Lines containing the string "this" are to be counted; report the total by itself.

(Raw records)
---*---

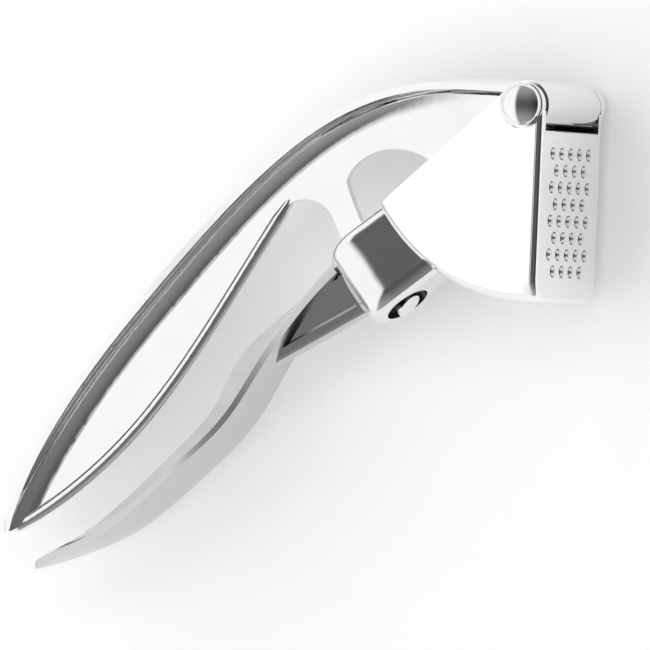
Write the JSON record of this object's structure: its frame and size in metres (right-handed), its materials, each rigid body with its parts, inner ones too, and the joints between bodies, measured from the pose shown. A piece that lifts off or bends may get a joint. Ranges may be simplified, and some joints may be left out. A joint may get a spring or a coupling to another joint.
{
  "type": "garlic press",
  "caption": "Polished steel garlic press: two arched handles on a pin, a hopper with a swing-out sieve, and a cup and punch for pitting olives.",
  "frame": {"origin": "under the middle of the press as it lies on its side, on the surface that it lies on", "axes": "+Z along the pivot pin, up from the table; +X forwards out through the sieve, away from the handles; +Y up the sieve towards the pivot"},
  "size_m": [0.1458, 0.1194, 0.0393],
  "materials": {
    "polished_steel": "mirror polish",
    "satin_steel": "fine polish with light hand wear"
  },
  "bodies": {
    "lower": {"lower_handle": "satin_steel", "pitter_cup": "polished_steel", "hopper_shell": "polished_steel", "pivot_pin": "polished_steel", "pin_cap": "polished_steel", "pin_washers": "polished_steel"},
    "upper": {"upper_handle": "polished_steel", "plunger_plate": "satin_steel", "pitter_punch": "polished_steel"},
    "sieve": {"sieve_plate": "polished_steel"}
  },
  "joints": [
    {"name": "main_pivot", "type": "hinge", "parent": "lower", "child": "upper", "pos_m": [0.06717, 0.05357, 0.01964], "axis": [0, 0, -1], "range_deg": [-2.5, 105]},
    {"name": "sieve_swing", "type": "hinge", "parent": "lower", "child": "sieve", "pos_m": [0.06717, 0.05357, 0.01964], "axis": [0, 0, 1], "range_deg": [0, 75]}
  ]
}
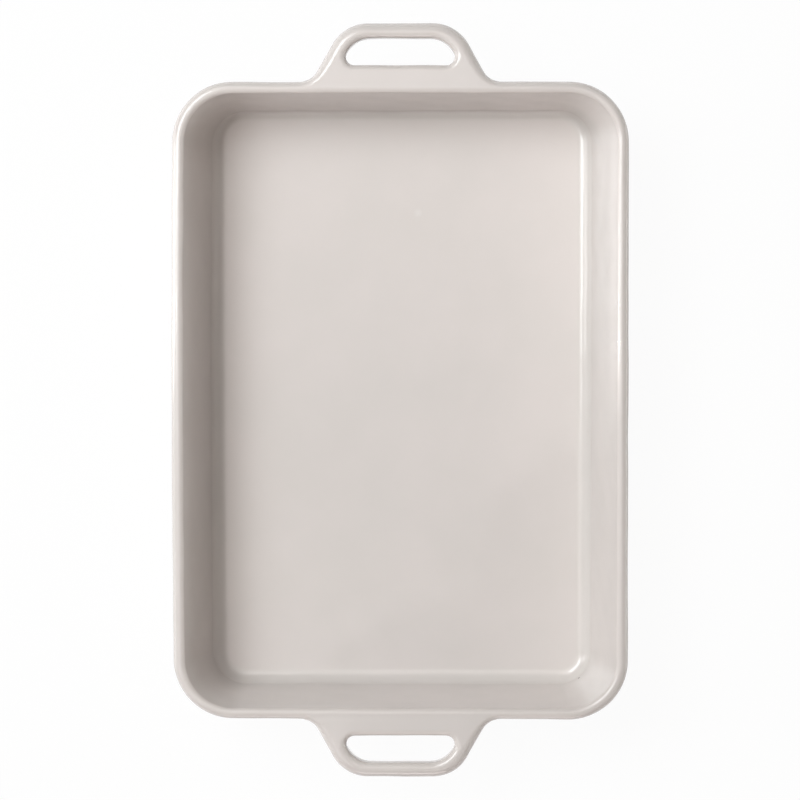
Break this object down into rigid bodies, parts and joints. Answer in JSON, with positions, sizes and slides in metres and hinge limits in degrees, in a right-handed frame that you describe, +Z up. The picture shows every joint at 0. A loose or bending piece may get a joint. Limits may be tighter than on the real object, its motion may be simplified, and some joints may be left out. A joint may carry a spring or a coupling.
{
  "type": "lasagna dish",
  "caption": "Deep rectangular stoneware baking dish with leaning walls, rounded corners and rim, a low foot ring and a flat loop handle at each end.",
  "frame": {"origin": "middle of the foot, on the table plane, under the centre of the dish", "axes": "+Z up out of the dish; Y runs along the dish through both handles, +Y to the rear handle; X runs across it"},
  "size_m": [0.2424, 0.4002, 0.065],
  "materials": {
    "glaze": "glossy warm off-white glaze over stoneware, bare clay under the foot ring"
  },
  "bodies": {
    "root": {"dish_body": "glaze", "rear_handle": "glaze", "front_handle": "glaze"}
  },
  "joints": []
}
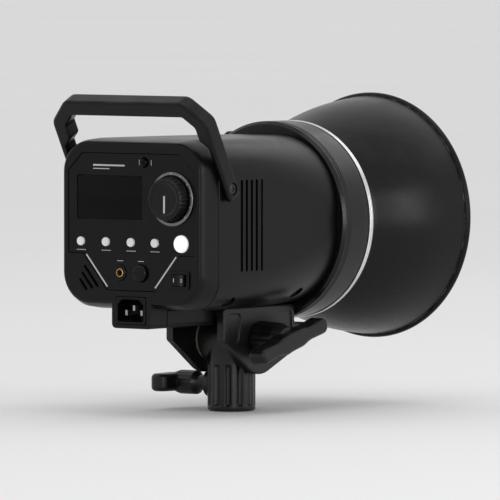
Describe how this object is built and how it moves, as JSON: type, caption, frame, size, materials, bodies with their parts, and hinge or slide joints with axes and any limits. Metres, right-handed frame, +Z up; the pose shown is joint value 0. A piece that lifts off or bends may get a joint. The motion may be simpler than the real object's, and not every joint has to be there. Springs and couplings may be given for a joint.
{
  "type": "monolight strobe",
  "caption": "Studio flash head with a tilting stand bracket, carrying handle, rear control panel and a bayonet-mounted bowl reflector.",
  "frame": {"origin": "centre of the stand socket mouth, at the bottom of the receiver", "axes": "-Y is the way the light leaves, +Y is the control-panel side, +Z is up along the stand, X is across, with the umbrella tube at +X"},
  "size_m": [0.1826, 0.2987, 0.2318],
  "materials": {
    "moulded_black": "satin moulded, near black",
    "smooth_black": "smooth black",
    "painted_black": "satin black paint",
    "cast_black": "powder-coated casting",
    "grey_caps": "light grey",
    "lit_white": "white, lit",
    "silver": "fine turned",
    "steel": "zinc plated",
    "brass": "plain",
    "clear_glass": "clear",
    "dark_glass": "dark smoked",
    "ceramic": "glazed ceramic",
    "board": "green circuit board",
    "sleeve": "blue film sleeve",
    "fibre": "grey fibre"
  },
  "bodies": {
    "stand": {"stand_receiver": "cast_black"},
    "head": {"tilt_base": "cast_black", "base_screw_front": "steel", "base_screw_rear": "steel", "tilt_pivot_bolt": "steel", "friction_washer_left": "fibre", "friction_washer_right": "fibre", "main_housing": "moulded_black", "side_screw_front_left": "steel", "side_screw_front_right": "steel", "side_screw_rear_left": "steel", "side_screw_rear_right": "steel", "rear_cover": "moulded_black", "control_panel": "smooth_black", "lcd_window": "dark_glass", "lcd_module": "board", "dial_ring": "fibre", "dial_encoder": "fibre", "control_board": "board", "sync_socket": "smooth_black", "fuse_holder": "smooth_black", "slave_sensor_dome": "dark_glass", "power_switch_frame": "smooth_black", "mains_inlet": "smooth_black", "inlet_channel": "moulded_black", "handle": "moulded_black", "handle_screw_left": "steel", "handle_screw_right": "steel", "front_collar": "moulded_black", "mount_ring": "silver", "front_plate": "silver", "lamp_socket": "ceramic", "modelling_lamp": "clear_glass", "flash_tube": "clear_glass", "tube_socket_left": "ceramic", "tube_socket_right": "ceramic", "chassis_tray": "silver", "flash_capacitor_left": "sleeve", "flash_capacitor_right": "sleeve", "power_board": "board", "transformer": "steel", "fan_frame": "moulded_black"},
    "spigot_clamp_shoe": {"spigot_clamp_shoe": "brass"},
    "stand_lock_knob": {"stand_lock_knob": "cast_black"},
    "tilt_lock_handle": {"tilt_lock_handle": "cast_black"},
    "umbrella_lock_screw": {"umbrella_lock_screw": "smooth_black"},
    "dial_shaft": {"dial_shaft": "steel"},
    "control_dial": {"control_dial": "smooth_black"},
    "function_button_1": {"function_button_1": "grey_caps"},
    "function_button_2": {"function_button_2": "grey_caps"},
    "function_button_3": {"function_button_3": "grey_caps"},
    "function_button_4": {"function_button_4": "grey_caps"},
    "test_button": {"test_button": "lit_white"},
    "power_switch_rocker": {"power_switch_rocker": "smooth_black"},
    "fuse_cap": {"fuse_cap": "smooth_black"},
    "fan_rotor": {"fan_rotor": "smooth_black"},
    "release_latch": {"release_latch": "smooth_black"},
    "reflector": {"reflector": "painted_black", "reflector_bayonet_ring": "silver"}
  },
  "joints": [
    {"name": "head_tilt", "type": "hinge", "parent": "stand", "child": "head", "pos_m": [0, 0, 0.052], "axis": [1, 0, 0], "range_deg": [-55, 40]},
    {"name": "tilt_lock", "type": "hinge", "parent": "head", "child": "tilt_lock_handle", "pos_m": [0, 0, 0.052], "axis": [1, 0, 0], "range_deg": [-8, 40]},
    {"name": "stand_lock", "type": "hinge", "parent": "stand", "child": "stand_lock_knob", "pos_m": [0, 0, 0.019], "axis": [-1, 0, 0], "range_deg": [0, 540]},
    {"name": "clamp_shoe_slide", "type": "slide", "parent": "stand", "child": "spigot_clamp_shoe", "axis": [-1, 0, 0], "range_m": [0, 0.0023]},
    {"name": "umbrella_lock", "type": "hinge", "parent": "head", "child": "umbrella_lock_screw", "pos_m": [0, -0.048, 0.0565], "axis": [-1, 0, 0], "range_deg": [-720, 0]},
    {"name": "dial_press", "type": "slide", "parent": "head", "child": "dial_shaft", "axis": [0, -1, 0], "range_m": [0, 0.0006], "stiffness_N_per_m": 1500, "springref_m": -0.0008},
    {"name": "dial_turn", "type": "hinge", "parent": "dial_shaft", "child": "control_dial", "pos_m": [-0.038, 0.1165, 0.158], "axis": [0, -1, 0], "continuous": true},
    {"name": "button_1_press", "type": "slide", "parent": "head", "child": "function_button_1", "axis": [0, -1, 0], "range_m": [0, 0.0008], "stiffness_N_per_m": 800, "springref_m": -0.001},
    {"name": "button_2_press", "type": "slide", "parent": "head", "child": "function_button_2", "axis": [0, -1, 0], "range_m": [0, 0.0008], "stiffness_N_per_m": 800, "springref_m": -0.001},
    {"name": "button_3_press", "type": "slide", "parent": "head", "child": "function_button_3", "axis": [0, -1, 0], "range_m": [0, 0.0008], "stiffness_N_per_m": 800, "springref_m": -0.001},
    {"name": "button_4_press", "type": "slide", "parent": "head", "child": "function_button_4", "axis": [0, -1, 0], "range_m": [0, 0.0008], "stiffness_N_per_m": 800, "springref_m": -0.001},
    {"name": "test_button_press", "type": "slide", "parent": "head", "child": "test_button", "axis": [0, -1, 0], "range_m": [0, 0.0008], "stiffness_N_per_m": 800, "springref_m": -0.001},
    {"name": "power_rocker", "type": "hinge", "parent": "head", "child": "power_switch_rocker", "pos_m": [-0.045, 0.1173, 0.1], "axis": [0, 0, 1], "range_deg": [0, 16]},
    {"name": "fuse_cap_turn", "type": "hinge", "parent": "head", "child": "fuse_cap", "pos_m": [-0.009, 0.1165, 0.104], "axis": [0, 1, 0], "range_deg": [0, 60]},
    {"name": "fan_spin", "type": "hinge", "parent": "head", "child": "fan_rotor", "pos_m": [0, -0.016, 0.137], "axis": [0, -1, 0], "continuous": true},
    {"name": "reflector_twist", "type": "hinge", "parent": "head", "child": "reflector", "pos_m": [0, -0.0756, 0.137], "axis": [0, -1, 0], "range_deg": [0, 30]},
    {"name": "latch_slide", "type": "slide", "parent": "head", "child": "release_latch", "axis": [0, 1, 0], "range_m": [0, 0.006]}
  ],
  "couplings": [
    {"joint": "clamp_shoe_slide", "follows": "stand_lock", "m_per_rad": 0.00023873},
    {"joint": "latch_slide", "follows": "reflector_twist", "m_per_rad": 0.01145}
  ]
}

---*---

FULL RESPONSE: 3